--- Start SOURCE DATA ---

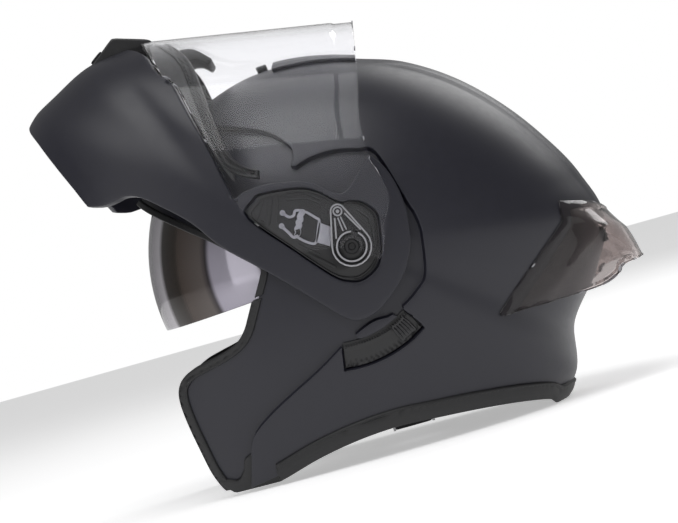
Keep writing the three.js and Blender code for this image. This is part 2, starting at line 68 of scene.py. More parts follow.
camera_data = bpy.data.cameras.new("camera")
camera_data.sensor_width = SENSOR
camera_data.lens = SENSOR * VIEW_DISTANCE / VIEW_WIDTH
camera_data.clip_end = 50
camera = bpy.data.objects.new("camera", camera_data)
bpy.context.scene.collection.objects.link(camera)
aim = Vector((0, HINGE[1] - 0.0098, HINGE[2] - 0.0066))
right = Vector((0, math.cos(WORN_TILT), -math.sin(WORN_TILT)))
up = Vector((0, math.sin(WORN_TILT), math.cos(WORN_TILT)))
back = right.cross(up)
placing = Matrix((right, up, back)).transposed().to_4x4()
placing.translation = aim + back * VIEW_DISTANCE
camera.matrix_world = placing
bpy.context.scene.camera = camera


def area_light(name, place, target, size, watts):
    data = bpy.data.lights.new(name, "AREA")
    data.shape = "RECTANGLE"
    data.size, data.size_y = size
    data.energy = watts
    lamp = bpy.data.objects.new(name, data)
    bpy.context.scene.collection.objects.link(lamp)
    lamp.location = place
    aim_at = Vector(target) - Vector(place)
    lamp.rotation_euler = aim_at.to_track_quat("-Z", "Y").to_euler()
    return lamp


area_light("top_softbox", (0.7, -0.2, 1.5), (0, 0, 0.15), (1.3, 1.3), 15)
area_light("side_softbox", (1.5, -1.3, 0.5), (0, 0, 0.12), (0.7, 1.0), 3)
area_light("back_softbox", (-1.2, 1.0, 1.2), (0, 0, 0.15), (1.2, 1.0), 10)
bpy.context.scene.view_settings.view_transform = "Standard"
SEEN, LIT = 1.0, 0.26            # how bright the backdrop looks, and how much of it lights the helmet
world = bpy.data.worlds.new("studio")
world.use_nodes = True
tree = world.node_tree
glow = tree.nodes["Background"]
glow.inputs["Color"].default_value = (1, 1, 1, 1)
ray = tree.nodes.new("ShaderNodeLightPath")
straight = tree.nodes.new("ShaderNodeMath")
straight.operation = "MAXIMUM"
tree.links.new(ray.outputs["Is Camera Ray"], straight.inputs[0])
tree.links.new(ray.outputs["Is Transmission Ray"], straight.inputs[1])
level = tree.nodes.new("ShaderNodeMapRange")
level.inputs["To Min"].default_value = LIT
level.inputs["To Max"].default_value = SEEN
tree.links.new(straight.outputs[0], level.inputs["Value"])
tree.links.new(level.outputs["Result"], glow.inputs["Strength"])
bpy.context.scene.world = world
print("camera", [round(v, 3) for v in camera.location], "lens", round(camera_data.lens, 1))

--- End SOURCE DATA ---

Give again, word for word, the lines of the listing, starting at its first line and ending with the line containing "bpy.context.scene.camera = camera".

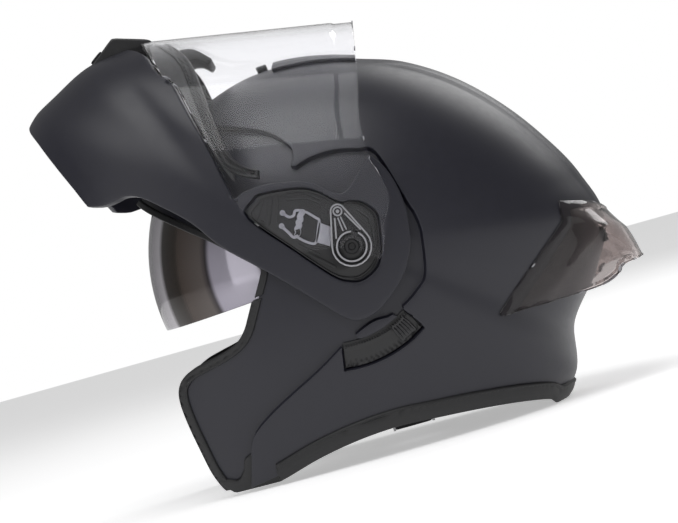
Keep writing the three.js and Blender code for this image. This is part 2, starting at line 68 of scene.py. More parts follow.
camera_data = bpy.data.cameras.new("camera")
camera_data.sensor_width = SENSOR
camera_data.lens = SENSOR * VIEW_DISTANCE / VIEW_WIDTH
camera_data.clip_end = 50
camera = bpy.data.objects.new("camera", camera_data)
bpy.context.scene.collection.objects.link(camera)
aim = Vector((0, HINGE[1] - 0.0098, HINGE[2] - 0.0066))
right = Vector((0, math.cos(WORN_TILT), -math.sin(WORN_TILT)))
up = Vector((0, math.sin(WORN_TILT), math.cos(WORN_TILT)))
back = right.cross(up)
placing = Matrix((right, up, back)).transposed().to_4x4()
placing.translation = aim + back * VIEW_DISTANCE
camera.matrix_world = placing
bpy.context.scene.camera = camera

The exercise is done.